Comparing America’s system to China’s, like apples to oranges, may not yield all that many insights. It is more instructive, perhaps, to look at how another democracy rooted in the same frontier, individualist culture as the U.S. has fared during the pandemic — and thus, by example, suggest how Americans might escape the ongoing polarization that threatens to undermine Biden’s recovery efforts and hinder administrative performance.
In Noema this week, Nicolas Berggruen does just that, reflecting on how Australia has so effectively coped with the COVID pandemic, suffering only 910 deaths while maintaining economic momentum and opening up well ahead of the rest of the West.
“These were all largely possible,” writes Berggruen, “because Australia seems to possess what America lacks: the trust of citizens in their government, particularly at the local level.” In fact, Australians’ trust in their government has actually increased during the pandemic. In a July 2020 poll, a whopping 80% said they trusted the authorities.
He goes on: “The kind of ‘Live free or die’ distrust of authority, polarized politicization of the pandemic and widespread resistance to sensible public health mandates that appeared in the U.S. never materialized in Australia. Despite priding themselves on their carefree, rebellious nature, in truth Australians by and large are far more tractable than Americans. A culture of compliance exists there that is absent in the U.S.”
Berggruen cites one Australian columnist who convincingly captured the national character down under: “Our whole history is one of reliance on the state, heightened regulation and mass compliance. So, we were the first nation to make seatbelts compulsory in cars. We’re one of extremely few to make bicycle helmets compulsory. We were early adopters of mandatory breath tests for motorists. We have extensive prohibitions on smoking in public places, including vast outdoor ones. … We’re the only English-speaking country to make voting compulsory. … I’d venture that every one of these measures, from compulsory voting to bicycle helmets, is wildly popular here. In general, we’d argue they’re common sense and regard critics of them as unreasonably ideological.”

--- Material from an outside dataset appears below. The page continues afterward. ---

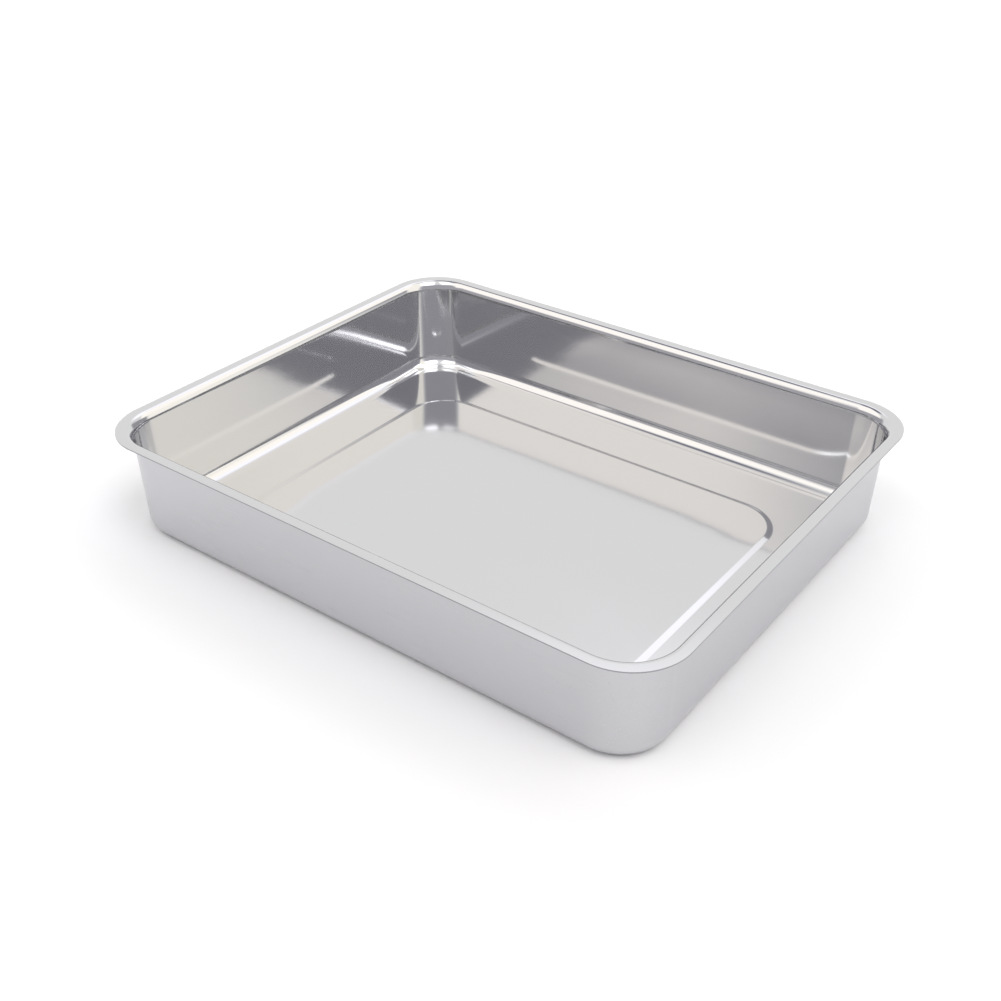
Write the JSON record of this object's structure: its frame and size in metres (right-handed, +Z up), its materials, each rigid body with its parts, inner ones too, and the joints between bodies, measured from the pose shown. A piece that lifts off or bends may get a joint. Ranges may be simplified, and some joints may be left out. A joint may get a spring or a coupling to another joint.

This last point is the key one for Berggruen. He concludes: “The concept of individual freedom will always remain diametrically opposed to the ideal of the greater good embodied in active government if frozen into rigid ideological dogma. Government is not always the problem, nor is it always the solution. Similarly, individual freedom is not always the be-all and end-all, especially in a pandemic caused by respiratory contagion when one’s right to breathe freely entails illness and death for others.
“Such a conundrum cannot be forever resolved by settling on abstract principles. But, as Australia has shown, principles must be pragmatically calibrated within the context of actual circumstances.”
To earn public allegiance once again, the big government Biden has sought to resurrect must perform, especially for all those who feel left behind and continue to fuel partisan rancor. Only effective performance can dispel the “unreasonably ideological” distrust that has taken root. Biden’s big bet on America rests entirely on that outcome.